In other words, your question is really only a question about matrices. Although if you want a more abstract point of view, what we are doing here is in fact working with the complexification of the inner product space to obtain a result about the original operator on the real inner product space.

Addendum:

If you really feel uneasy about treating real matrices as complex matrices, which you shouldn't feel uneasy about, and insist that everything be done in the real domain. Here is another way to prove it without using complex numbers.

The basic strategy is to use Schur's Decomposition Theorem for real matrices with real eigenvalues.

Suppose that $A$ is a real matrix with all of its eigenvalues being real numbers, then there is an orthogonal matrix $Q$, and an upper triangular real matrix $U$ such that $A=QUQ^{\mathrm{T}}$.

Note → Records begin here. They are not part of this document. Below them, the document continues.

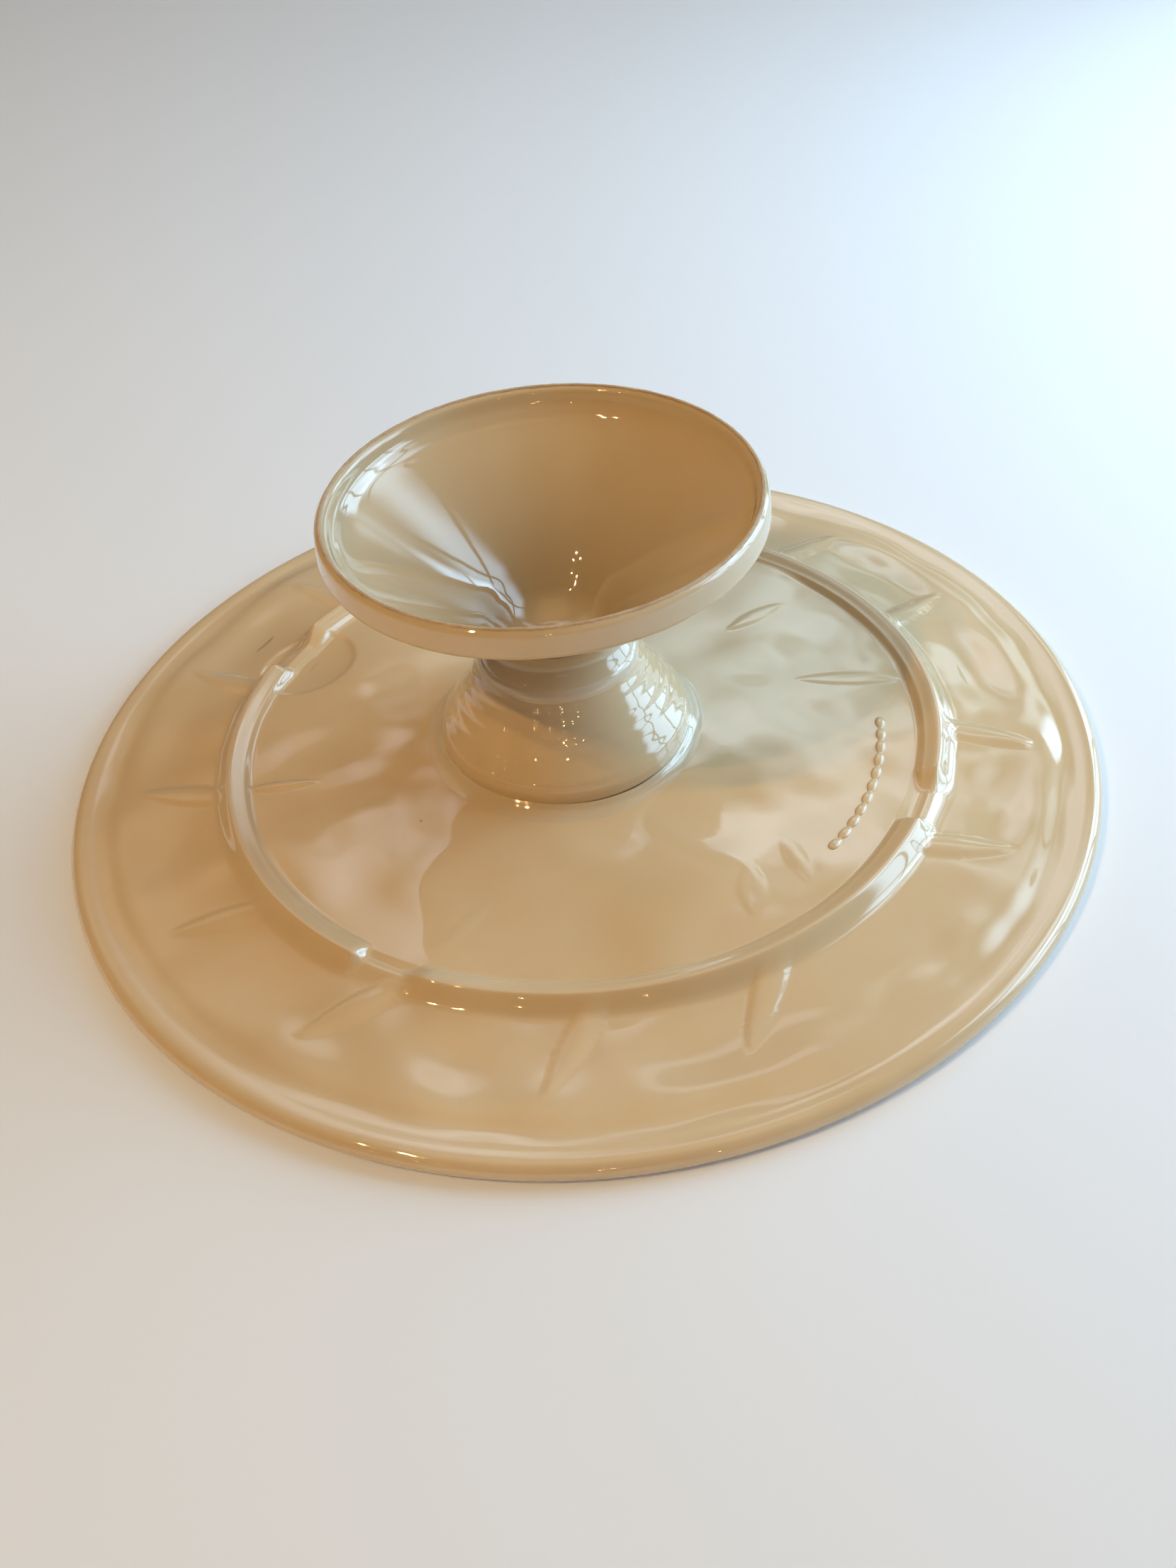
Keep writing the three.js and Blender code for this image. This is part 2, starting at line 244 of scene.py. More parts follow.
def relief(x, y):
    """Everything that stands on or sinks into the plain underside."""
    radius, angle = np.hypot(x, y), np.arctan2(y, x)
    height = petal_dishes(radius, angle)
    outside_ring = smooth(RING_RADIUS, RING_RADIUS + 4, radius)
    for k, lean in enumerate(RIB_LEAN_DEG):
        middle = FIRST_RIB_DEG + k * 360 / PETALS
        start = polar(middle - 0.25 * lean, RIB_START)
        end = polar(middle + 0.75 * lean, RIB_END - 0.5 * abs(lean))
        rib = spindle(x, y, start, end, RIB_HALF_WIDTH, RIB_HEIGHT, RIB_EDGE)
        height = height + outside_ring * rib
    for deg_a, r_a, deg_b, r_b, half, rise in LEAVES:
        leaf = spindle(x, y, polar(deg_a, r_a), polar(deg_b, r_b), half, rise, LEAF_EDGE)
        height = height + leaf
    deg, middle, round_half, across_half, depth = DISH
    along = turn(angle, deg) * middle / round_half
    across = (radius - middle) / across_half
    height = height - depth * np.clip(1 - (along**2 + across**2), 0, 1) ** DISH_EDGE
    calm = 1 - smooth(*CALM_RADII, radius)
    return height + calm * (soft_waves(x, y) + FINE_HEIGHT * fine_wave(x, y))


def level_ground(x, y):
    return base_height(np.hypot(x, y))


def underside(x, y):
    return level_ground(x, y) + relief(x, y)


def notch_at(angle):
    """How deep the notches cut at an angle, from 0 to 1, and how far they push the ring out."""
    cut, push = np.zeros_like(angle), np.zeros_like(angle)
    for middle, crisp, bulge in NOTCHES:
        along = turn(angle, middle) * RING_RADIUS * crisp
        share = smooth(*NOTCH_SOFT_RAMP, along) * (1 - smooth(*NOTCH_CRISP_RAMP, along))
        cut = np.maximum(cut, share)
        push = push + bulge * share
    return cut, push


def ring_surface(x, y):
    """The underside with the drain ring standing on it: a steep inner wall, a top that leans
    inward and a hollow outer slope. A notch shaves the crest's outer part to a low sill."""
    ground = underside(x, y)
    across_x = x - RING_OFFSET
    radius, angle = np.hypot(across_x, y), np.arctan2(y, across_x)
    cut, push = notch_at(angle)
    side = radius - RING_RADIUS - push - RING_WANDER * np.sin(5 * angle + 1.0)
    inner_share = np.clip((side + RING_HALF_TOP + RING_INNER_RUN) / RING_INNER_RUN, 0, 1)
    inner = smooth(0, 1, inner_share**1.3)
    shaved = NOTCH_SHAVE * cut
    outer_share = np.clip((side - RING_HALF_TOP + shaved) / (RING_OUTER_RUN + shaved), 0, 1)
    outer = (1 - smooth(0, 1, outer_share**0.75)) ** 1.25
    fall = NOTCH_DEPTH * cut * (RING_TOP - level_ground(x, y))
    lean = RING_TOP_LEAN * (1 - smooth(-RING_HALF_TOP - 1, RING_HALF_TOP, side))
    crest = RING_TOP - RING_SETTLE - fall - lean
    blend = inner * outer
    return ground * (1 - blend) + np.maximum(crest, ground) * blend


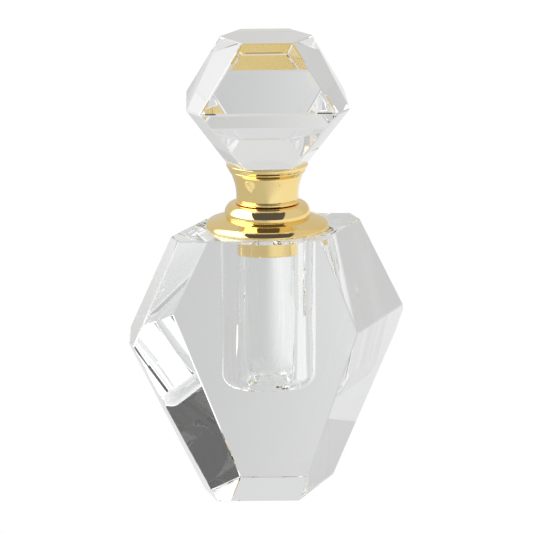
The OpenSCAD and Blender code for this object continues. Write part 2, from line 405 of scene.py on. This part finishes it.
def body_planes():
    """Every facet of the body, foot and table."""
    planes = [(Vector((0, 0, -1)), Vector((0, 0, 0))),
              (Vector((0, 0, 1)), Vector((0, 0, TABLE))),
              (Vector((0, -1, 0)), Vector((0, -FRONT_REACH * MM, 0))),
              (Vector((0, 1, 0)), Vector((0, FRONT_REACH * MM, 0)))]
    planes += two_facets(SIDE_AZ, SIDE_FOOT, SIDE_GIRDLE, SIDE_Z, SIDE_TABLE, BODY_H)
    planes += two_facets(SIDE_AZ + 180, SIDE_FOOT, SIDE_GIRDLE + REAR_FULLNESS, SIDE_Z,
                         SIDE_TABLE, BODY_H)
    planes += two_facets(CORNER_AZ + 180, CORNER_FOOT, CORNER_GIRDLE, CORNER_Z,
                         FRONT_CORNER_TABLE, BODY_H)
    planes += two_facets(CORNER_AZ, CORNER_FOOT, CORNER_GIRDLE + REAR_FULLNESS, CORNER_Z,
                         REAR_CORNER_TABLE, BODY_H)
    return planes


def drill_well(bm, waviness):
    """Opens the table face round the well's mouth and adds the well's wall and floor."""
    table = max(bm.faces, key=lambda f: f.calc_center_median().z)
    rim = list(table.edges)
    bmesh.ops.delete(bm, geom=[table], context="FACES_ONLY")
    path = [(WELL_R + MOUTH_BEVEL, 0.0), (WELL_R + 0.1, 0.12 - MOUTH_BEVEL),
            (WELL_R, -MOUTH_BEVEL)]
    path += [(WELL_R, -z) for z in range(2, int(WELL_DEPTH - WELL_CORNER), 1)]
    path += arc(WELL_R - WELL_CORNER, WELL_CORNER - WELL_DEPTH, WELL_CORNER, 0, -90, 10)
    path += [(3.0, -WELL_DEPTH - 0.02), (0.0, -WELL_DEPTH - 0.03)]
    rings = []
    steps = WELL_STEPS
    for r, z in path:
        ring = []
        if r < 1e-6:
            rings.append([bm.verts.new((0, 0, TABLE + z * MM))])
            continue
        for i in range(steps):
            a = 2 * math.pi * i / steps
            wave = 0.0
            if z < -STREAKS_FROM:
                wave = waviness * noise.noise(
                    Vector((math.cos(a) * 3.2, math.sin(a) * 3.2, z * 0.05)))
                wave *= min(1.0, (-z - STREAKS_FROM) / STREAKS_GROW)
            rr = r * MM - abs(wave)
            ring.append(bm.verts.new((rr * math.cos(a), rr * math.sin(a), TABLE + z * MM)))
        rings.append(ring)
    mouth = []
    for i in range(steps):
        mouth.append(bm.edges.new((rings[0][i], rings[0][(i + 1) % steps])))
    made = []
    for one, two in zip(rings, rings[1:]):
        for i in range(steps):
            j = (i + 1) % steps
            if len(two) == 1:
                made.append(bm.faces.new((one[i], one[j], two[0])))
            else:
                made.append(bm.faces.new((one[i], one[j], two[j], two[i])))
    bmesh.ops.triangle_fill(bm, edges=rim + mouth, use_beauty=True)
    for face in made:
        face.material_index = 1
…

Proof. By induction on the size of $A$ (Cf. here). Let $\lambda_1$ be an eigenvalue of $A$, and $\pmb{x}_1\in \mathbf{R}^n$ an eigenvector corresponding to $\lambda_1$. Extend $\pmb{x}_1$ to an orthonormal basis $\pmb{x}_1, \pmb{x}_2, \ldots, \pmb{x}_n$. Let $Q_1$ be the matrix whose $i$th column is the vector $\pmb{x}_i$. Then we have $$ AQ_1=A(\pmb{x}_1, \pmb{x}_2, \ldots, \pmb{x}_n) = (\pmb{x}_1, \pmb{x}_2,\ldots, \pmb{x}_n) \begin{pmatrix} \lambda_1 & \pmb{*} \\ \pmb{0} & A_1 \end{pmatrix} = Q_1 \begin{pmatrix} \lambda_1 & \pmb{*} \\ \pmb{0} & A_1 \end{pmatrix} . $$ Since $A_1$ has a smaller size, by induction, there exists an $(n-1)\times (n-1)$ orthogonal matrix $Q_2$ such that $A=Q_2U_2Q_2^\mathrm{T}$ where $U_2$ is an upper triangular matrix. Therefore we have $$ AQ_1 =Q_1 \begin{pmatrix} \lambda_1 & \pmb{0} \\ \pmb{0} & Q_2U_2Q_2^\mathrm{T} \end{pmatrix}=Q_1 \begin{pmatrix} 1 & \pmb{0} \\ \pmb{0} & Q_2 \end{pmatrix} \begin{pmatrix} \lambda_1 & \pmb{0} \\ \pmb{0} & U_2 \end{pmatrix} \begin{pmatrix} 1 & \pmb{0} \\ \pmb{0} & Q_2 \end{pmatrix}^\mathrm{T}.$$ Now let $$Q=Q_1 \begin{pmatrix} 1 & \pmb{0} \\ \pmb{0} & Q_2 \end{pmatrix}\quad \text{and}\quad U= \begin{pmatrix} \lambda_1 & \pmb{0} \\ \pmb{0} & U_2 \end{pmatrix}. $$ Then $U$ is upper triangular and $Q$ is orthogonal and $A=QUQ^\mathrm{T}$.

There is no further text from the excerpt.